What this task involves: Below you will find a set of lines. Repeat them all exactly.

Records for this exercise:
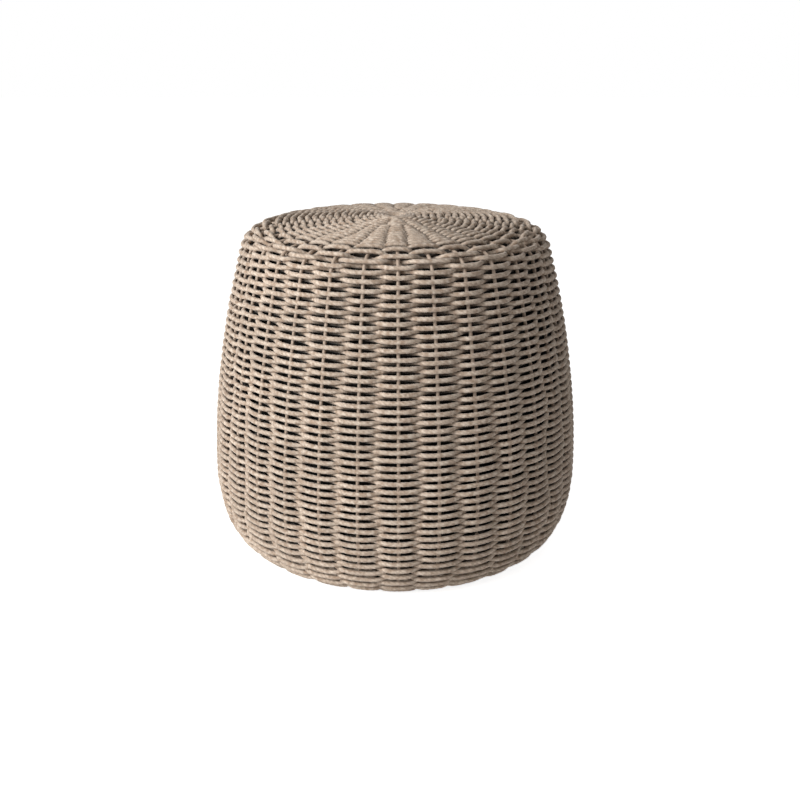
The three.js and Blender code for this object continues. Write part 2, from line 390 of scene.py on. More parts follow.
def crossings(turn_at_distance, rounds_to_front_row):
    """Turns at which the rope meets a rod, the rod, and which crossing is outside the front rod."""
    rounds = int(turn_at_distance[-1] / FULL_TURN) + 1
    numbers = np.arange(rounds * ROD_COUNT)
    turns = rod_turn(numbers)
    radius = on_outline(np.interp(turns, turn_at_distance, OUTLINE_DISTANCE), OUTLINE_POINTS)[:, 0]
    rod = numbers % ROD_COUNT
    start = np.where(is_long_rod(rod), LONG_ROD_START, SHORT_ROD_START)
    met = (radius > start) & (turns < turn_at_distance[-1]) & (turns > turn_at_distance[0])
    outside = int(met[: rounds_to_front_row * ROD_COUNT].sum())
    return turns[met], rod[met], outside


def smooth_wander(randomness, count, rod):
    """A slow random drift for each gap between two rods, going down the barrel."""
    rounds = count // ROD_COUNT + 2
    noise = randomness.normal(0, 1, (rounds + WANDER_ROWS, ROD_COUNT))
    window = np.ones(WANDER_ROWS) / math.sqrt(WANDER_ROWS)
    drift = np.stack([np.convolve(column, window, "valid") for column in noise.T], axis=1)
    return CROSSING_WANDER * drift[np.arange(count) // ROD_COUNT, rod]


def woven_path():
    """The rope's middle line from the seat to the hem: points, distance, turn, depth, squeeze."""
    turn_at_distance, rounds = rope_turn_at_distance()
    met, rod, outside = crossings(turn_at_distance, rounds)
    first_turn = np.interp(COIL_START, OUTLINE_DISTANCE, turn_at_distance)
    turn = np.arange(first_turn, met[-1], TURN_STEP)
    distance = np.interp(turn, turn_at_distance, OUTLINE_DISTANCE)
    spacing = at_distance(distance, ROW_SPACING)
    index = np.interp(turn, met, np.arange(len(met)))
    before = np.minimum(np.floor(index).astype(int), len(met) - 2)
    share = index - before
    randomness = np.random.default_rng(RANDOM_SEED)
    sway = randomness.normal(0, ROW_SWAY, len(met))
    dip = np.abs(randomness.normal(0, ROW_DIP, len(met)))
    wander = smooth_wander(randomness, len(met), rod)
    ease = (1 - np.cos(math.pi * share)) / 2
    phase = before + outside + share + 4 * wander[before] * share * (1 - share)
    wave = np.cos(math.pi * phase)
    wave = wave * (1 + WAVE_FULLNESS * (1 - wave**2))
    squeeze = np.minimum(1, np.hypot(spacing, 2 * WEAVE_REACH * wave) / ROPE_DIAMETER)
    wave += at_distance(distance, OUTWARD_LIFT) * (1 - wave**2)
    depth = ROD_DEPTH - WEAVE_REACH * wave
    depth += dip[before] * (1 - ease) + dip[before + 1] * ease
    tucked = np.clip(1 - (distance - COIL_START) / TUCK_LENGTH, 0, 1)
    tucked += np.clip(1 - (OUTLINE_LENGTH - distance) / TUCK_LENGTH, 0, 1)
    depth += TUCK_DEPTH * tucked**2
    normal = on_outline(distance, OUTLINE_NORMALS)
    # How far the wall leans back, as rise over reach
    slope = np.clip(normal[:, 1] / np.maximum(normal[:, 0], 0.1), -1, 1)
    level = at_distance(distance, LEVELNESS)
    from_front = np.arccos(np.cos(turn))
    side_share = (1 - np.cos(np.minimum(from_front / CROWDING_TURN, 1) * math.pi)) / 2
    distance = distance + side_share * at_distance(distance, CROWDING)
    distance += sway[before] * (1 - ease) + sway[before + 1] * ease
    distance += level * WEAVE_REACH * slope * (wave - 1)
    return place(distance, depth, turn), distance, turn, depth, squeeze


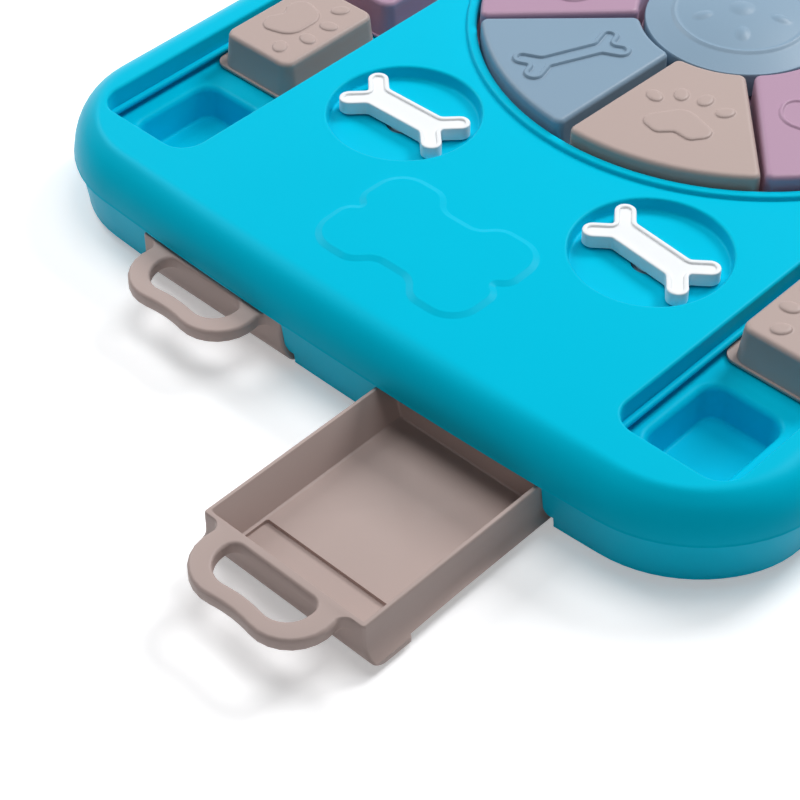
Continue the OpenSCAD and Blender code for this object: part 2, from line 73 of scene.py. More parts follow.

Problem solution:
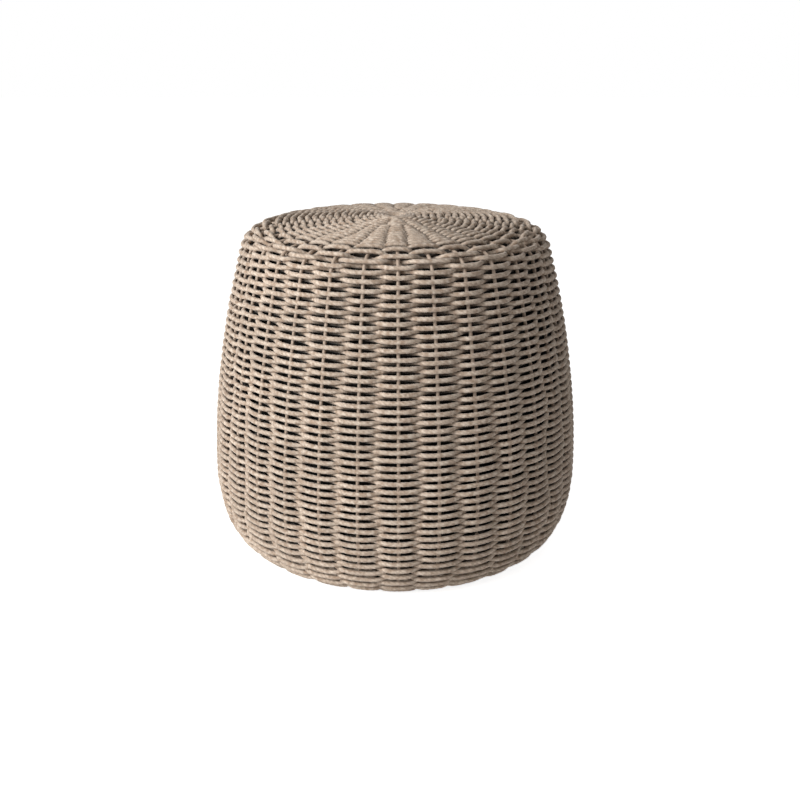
The three.js and Blender code for this object continues. Write part 2, from line 390 of scene.py on. More parts follow.
def crossings(turn_at_distance, rounds_to_front_row):
    """Turns at which the rope meets a rod, the rod, and which crossing is outside the front rod."""
    rounds = int(turn_at_distance[-1] / FULL_TURN) + 1
    numbers = np.arange(rounds * ROD_COUNT)
    turns = rod_turn(numbers)
    radius = on_outline(np.interp(turns, turn_at_distance, OUTLINE_DISTANCE), OUTLINE_POINTS)[:, 0]
    rod = numbers % ROD_COUNT
    start = np.where(is_long_rod(rod), LONG_ROD_START, SHORT_ROD_START)
    met = (radius > start) & (turns < turn_at_distance[-1]) & (turns > turn_at_distance[0])
    outside = int(met[: rounds_to_front_row * ROD_COUNT].sum())
    return turns[met], rod[met], outside


def smooth_wander(randomness, count, rod):
    """A slow random drift for each gap between two rods, going down the barrel."""
    rounds = count // ROD_COUNT + 2
    noise = randomness.normal(0, 1, (rounds + WANDER_ROWS, ROD_COUNT))
    window = np.ones(WANDER_ROWS) / math.sqrt(WANDER_ROWS)
    drift = np.stack([np.convolve(column, window, "valid") for column in noise.T], axis=1)
    return CROSSING_WANDER * drift[np.arange(count) // ROD_COUNT, rod]


def woven_path():
    """The rope's middle line from the seat to the hem: points, distance, turn, depth, squeeze."""
    turn_at_distance, rounds = rope_turn_at_distance()
    met, rod, outside = crossings(turn_at_distance, rounds)
    first_turn = np.interp(COIL_START, OUTLINE_DISTANCE, turn_at_distance)
    turn = np.arange(first_turn, met[-1], TURN_STEP)
    distance = np.interp(turn, turn_at_distance, OUTLINE_DISTANCE)
    spacing = at_distance(distance, ROW_SPACING)
    index = np.interp(turn, met, np.arange(len(met)))
    before = np.minimum(np.floor(index).astype(int), len(met) - 2)
    share = index - before
    randomness = np.random.default_rng(RANDOM_SEED)
    sway = randomness.normal(0, ROW_SWAY, len(met))
    dip = np.abs(randomness.normal(0, ROW_DIP, len(met)))
    wander = smooth_wander(randomness, len(met), rod)
    ease = (1 - np.cos(math.pi * share)) / 2
    phase = before + outside + share + 4 * wander[before] * share * (1 - share)
    wave = np.cos(math.pi * phase)
    wave = wave * (1 + WAVE_FULLNESS * (1 - wave**2))
    squeeze = np.minimum(1, np.hypot(spacing, 2 * WEAVE_REACH * wave) / ROPE_DIAMETER)
    wave += at_distance(distance, OUTWARD_LIFT) * (1 - wave**2)
    depth = ROD_DEPTH - WEAVE_REACH * wave
    depth += dip[before] * (1 - ease) + dip[before + 1] * ease
    tucked = np.clip(1 - (distance - COIL_START) / TUCK_LENGTH, 0, 1)
    tucked += np.clip(1 - (OUTLINE_LENGTH - distance) / TUCK_LENGTH, 0, 1)
    depth += TUCK_DEPTH * tucked**2
    normal = on_outline(distance, OUTLINE_NORMALS)
    # How far the wall leans back, as rise over reach
    slope = np.clip(normal[:, 1] / np.maximum(normal[:, 0], 0.1), -1, 1)
    level = at_distance(distance, LEVELNESS)
    from_front = np.arccos(np.cos(turn))
    side_share = (1 - np.cos(np.minimum(from_front / CROWDING_TURN, 1) * math.pi)) / 2
    distance = distance + side_share * at_distance(distance, CROWDING)
    distance += sway[before] * (1 - ease) + sway[before + 1] * ease
    distance += level * WEAVE_REACH * slope * (wave - 1)
    return place(distance, depth, turn), distance, turn, depth, squeeze


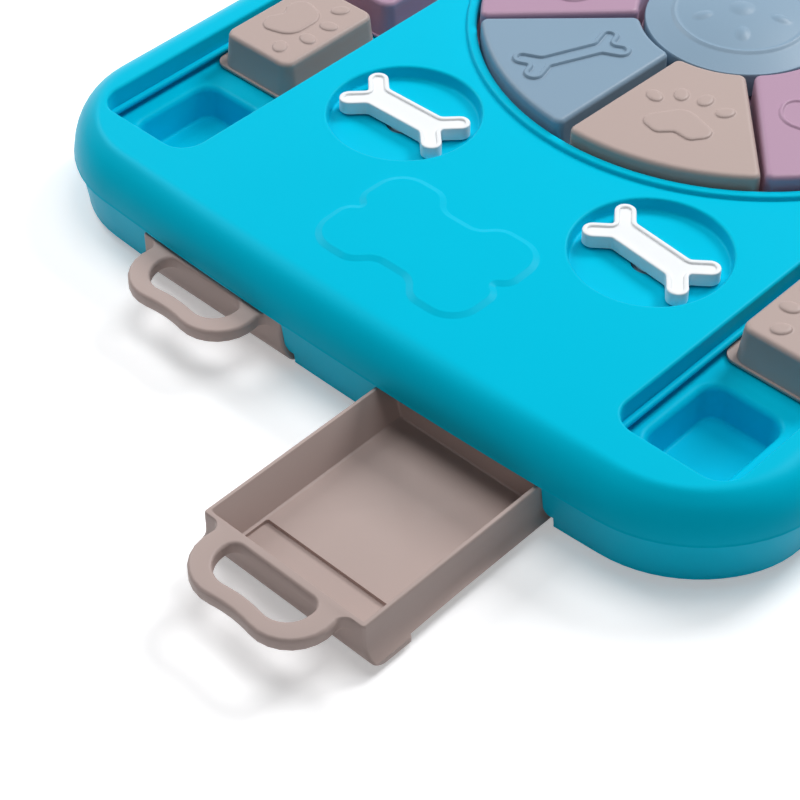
Continue the OpenSCAD and Blender code for this object: part 2, from line 73 of scene.py. More parts follow.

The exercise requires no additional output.